- _THE REQUEST_:
Pick out each line containing the string "that".

- _SOURCE MATERIAL_:
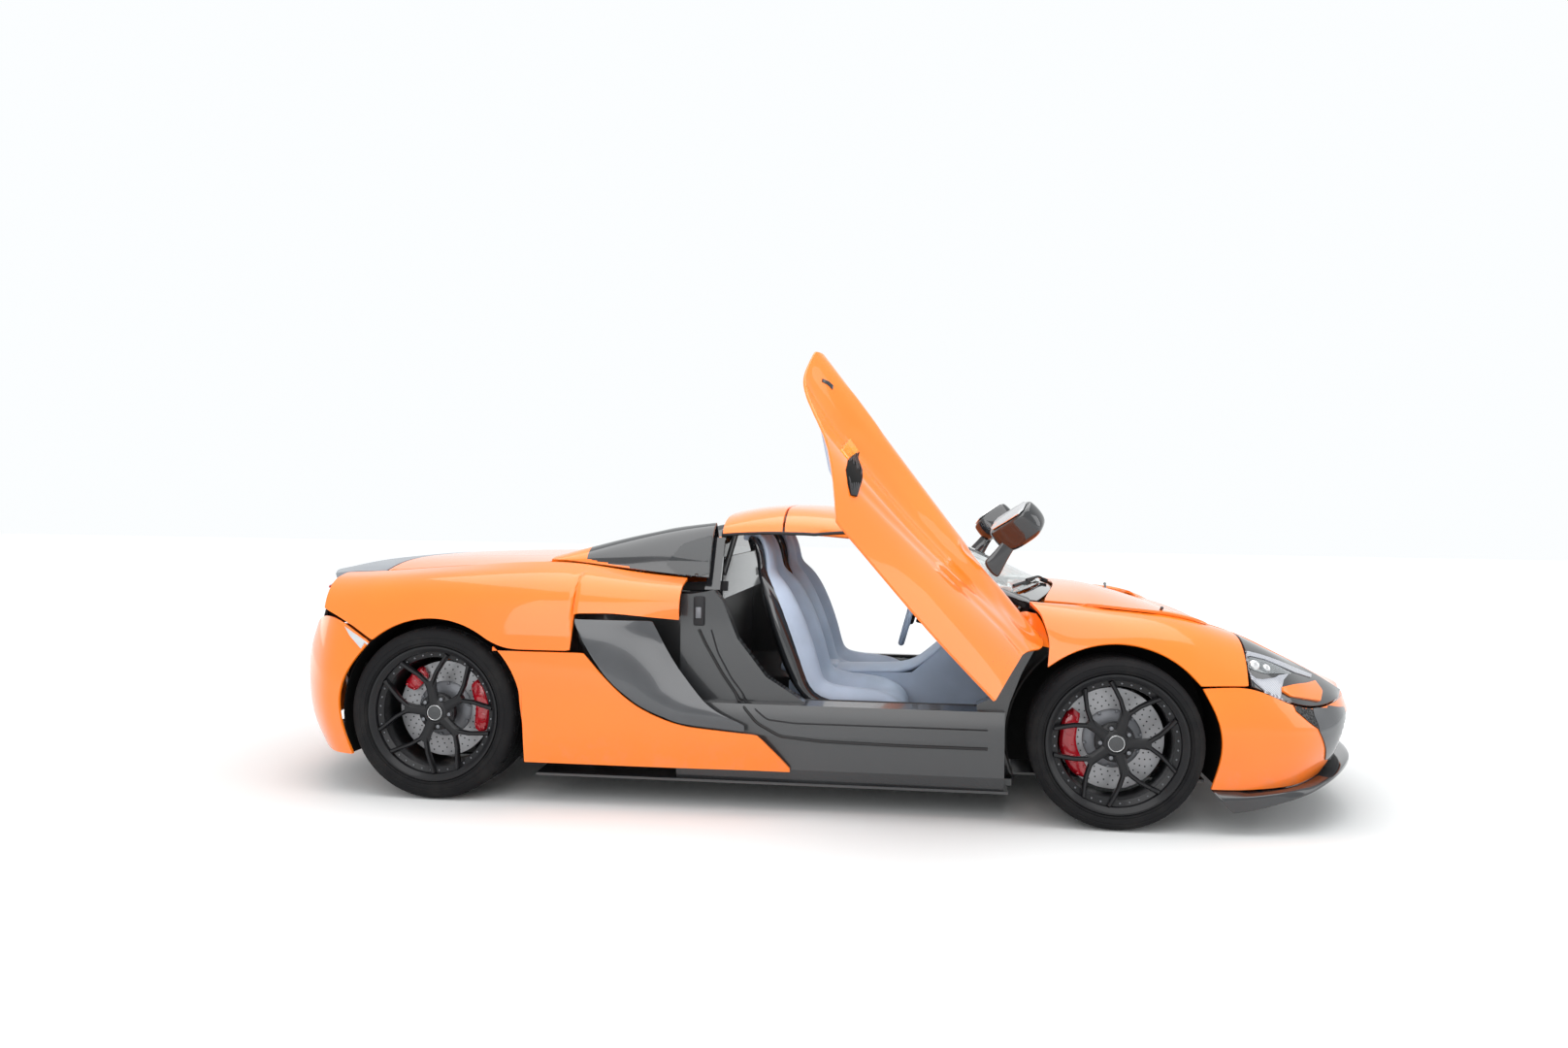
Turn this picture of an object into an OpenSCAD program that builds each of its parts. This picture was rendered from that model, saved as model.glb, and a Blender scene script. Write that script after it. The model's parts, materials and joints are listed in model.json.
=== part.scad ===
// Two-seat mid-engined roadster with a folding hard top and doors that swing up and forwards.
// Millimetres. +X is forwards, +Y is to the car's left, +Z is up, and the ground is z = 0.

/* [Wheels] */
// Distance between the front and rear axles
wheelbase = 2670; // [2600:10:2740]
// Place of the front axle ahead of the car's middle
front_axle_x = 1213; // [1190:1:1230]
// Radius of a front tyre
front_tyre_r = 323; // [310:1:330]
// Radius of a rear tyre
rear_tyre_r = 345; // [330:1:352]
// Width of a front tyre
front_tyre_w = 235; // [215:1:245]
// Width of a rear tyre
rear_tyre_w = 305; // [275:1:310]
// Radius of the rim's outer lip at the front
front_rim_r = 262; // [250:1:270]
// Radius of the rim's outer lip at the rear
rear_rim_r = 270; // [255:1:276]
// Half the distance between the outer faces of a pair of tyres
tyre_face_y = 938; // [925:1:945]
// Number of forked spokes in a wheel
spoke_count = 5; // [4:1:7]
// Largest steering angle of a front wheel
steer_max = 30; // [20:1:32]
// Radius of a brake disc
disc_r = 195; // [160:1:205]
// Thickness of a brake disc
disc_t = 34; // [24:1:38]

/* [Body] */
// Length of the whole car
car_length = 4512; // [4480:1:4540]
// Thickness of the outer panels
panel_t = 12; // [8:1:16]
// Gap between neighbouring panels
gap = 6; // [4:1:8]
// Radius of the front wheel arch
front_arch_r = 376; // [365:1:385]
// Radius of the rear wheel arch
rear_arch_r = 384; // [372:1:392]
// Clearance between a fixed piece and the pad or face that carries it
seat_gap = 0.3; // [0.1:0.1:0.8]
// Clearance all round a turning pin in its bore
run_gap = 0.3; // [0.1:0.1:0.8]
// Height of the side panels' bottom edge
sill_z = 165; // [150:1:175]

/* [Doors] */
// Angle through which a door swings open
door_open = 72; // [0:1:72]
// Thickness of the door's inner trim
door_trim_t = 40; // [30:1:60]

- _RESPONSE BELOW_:
Turn this picture of an object into an OpenSCAD program that builds each of its parts. This picture was rendered from that model, saved as model.glb, and a Blender scene script. Write that script after it. The model's parts, materials and joints are listed in model.json.
// Two-seat mid-engined roadster with a folding hard top and doors that swing up and forwards.
// Clearance between a fixed piece and the pad or face that carries it